One of those prospects is Donovan Georges, who is one of Georgia’s four pledged prospects for the 2018 class. In only a few encounters and sporadic trips to Athens, he sees something special in his methodology, despite being a defensive talent.
“He’s just cool, and keeps it real,” said Donovan Georges, Georgia’s latest 2018 commitment. “There’s no BS. He’s a Miami guy, so he can relate. Because he came from there, he’s knitted in that lifestyle. When he recruits you, there’s no message that blows you away, he’s just really honest. I hear from the guys currently at Georgia, that everything that he’s told them has been true. That speaks volumes to me.”
It’s one thing for a coach to talk on the recruiting trail and give players promises for playing time and numerous other things, but Coley has shown that those assurances can be kept.
That has displayed through a former Georgia player who worked under the coaching styles of both Bryan McClendon and Coley. Isaiah McKenzie brought a skill set to Athens in his three seasons before opting to head to the NFL. In his junior campaign, he was used increasingly under the direction of Coley as 73.3 percent of his receptions came in his final season at Georgia, in which he produced as the team’s leading receiver.
McKenzie saw a difference in the two coaches, and believes Coley’s brought a different kind of benefit to the offensive success.

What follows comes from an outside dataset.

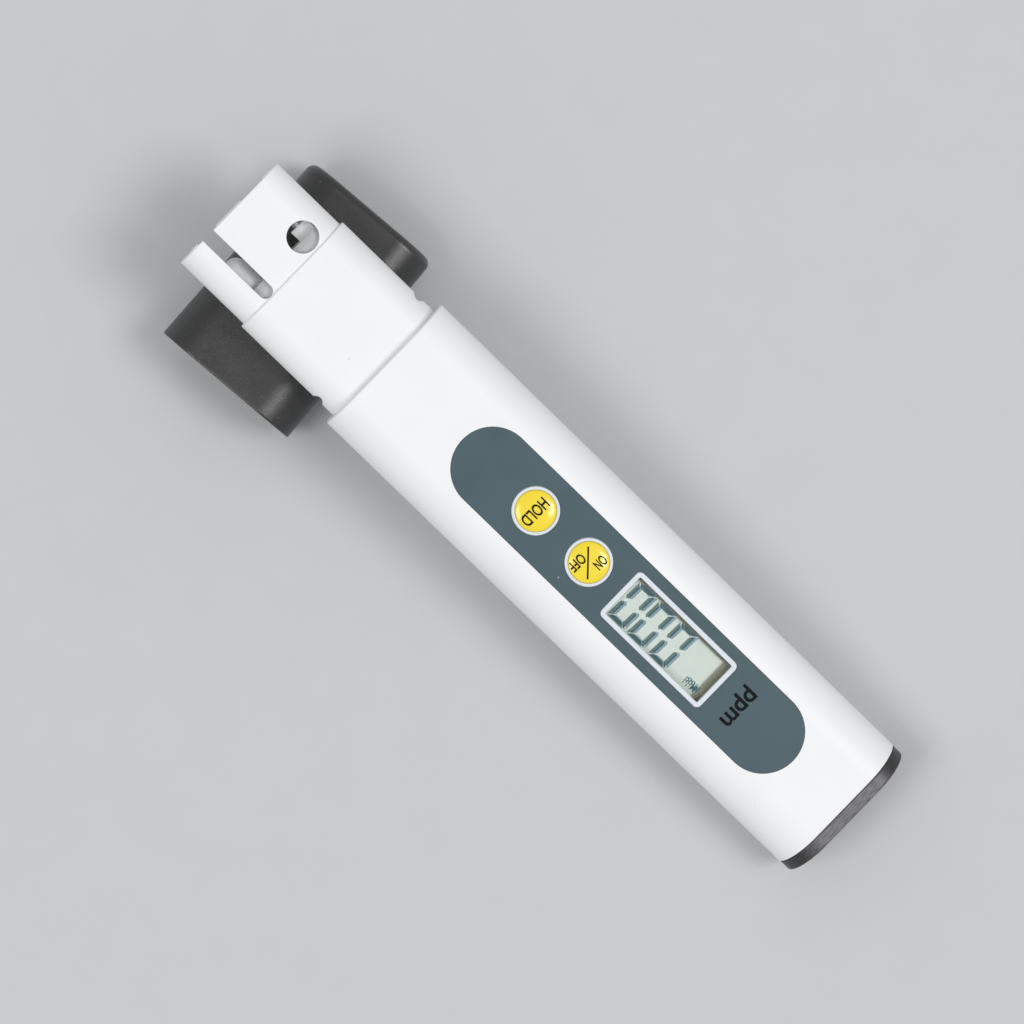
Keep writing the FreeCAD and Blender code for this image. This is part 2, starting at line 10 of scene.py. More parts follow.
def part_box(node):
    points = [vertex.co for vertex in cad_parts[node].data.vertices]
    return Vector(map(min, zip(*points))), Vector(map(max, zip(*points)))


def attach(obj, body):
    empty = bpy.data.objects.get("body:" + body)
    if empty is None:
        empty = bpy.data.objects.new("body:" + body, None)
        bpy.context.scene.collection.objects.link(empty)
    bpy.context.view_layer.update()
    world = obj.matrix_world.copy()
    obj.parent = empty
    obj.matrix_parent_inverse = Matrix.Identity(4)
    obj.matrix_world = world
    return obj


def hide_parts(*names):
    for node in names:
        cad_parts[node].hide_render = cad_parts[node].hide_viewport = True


bl_info = {
    "name": "Pen water tester",
    "version": (1, 0, 0),
    "blender": (4, 5, 0),
    "location": "3D View > Sidebar > Water tester",
    "description": "Dresses the frame of a pen-shaped water tester and its loose cap",
    "category": "Object",
}

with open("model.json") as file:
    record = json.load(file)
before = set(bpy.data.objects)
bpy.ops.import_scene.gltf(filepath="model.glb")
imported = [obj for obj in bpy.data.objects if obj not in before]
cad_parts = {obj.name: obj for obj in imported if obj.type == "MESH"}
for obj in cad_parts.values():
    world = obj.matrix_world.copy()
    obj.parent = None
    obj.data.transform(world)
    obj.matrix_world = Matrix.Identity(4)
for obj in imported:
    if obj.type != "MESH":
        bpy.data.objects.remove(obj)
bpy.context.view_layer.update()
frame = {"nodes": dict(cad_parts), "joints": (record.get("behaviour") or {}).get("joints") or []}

MM = 0.001

NOTCH_PLACE = -3.7 * MM         # from the shoulder, for the notches of the neck and the bumps of the cap
NOTCH_DIAMETER = 2.4 * MM
OVER = 12 * MM                  # how far a cutter reaches beyond the meter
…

“Coach Coley brought a lot of energy and positivity to the program,” he said. “Those two traits turned the receiving corps around completely. He encouraged us to be to each other and to have a positive outlook on the game of football as well as life in general. He puts his heart into coaching and teaching us. the energy speaks for itself.”
Georgia had three Miami-area prospects on its roster in 2016. McKenzie joined his American Heritage teammate Sony Michel and junior college transfer Javon Wims in a group of players which represented the South Beach on campus.
Each city presents its own culture and lifestyle, and Coley brought that, not only to those three but began to infuse it amongst the entire offensive unit.
“I would say that he brought the Miami feel to campus,” McKenzie said. “Because most people from South Florida are genuine and outgoing people so for the most part he did bring that to Georgia so it was different for some of the players but they got used to it.”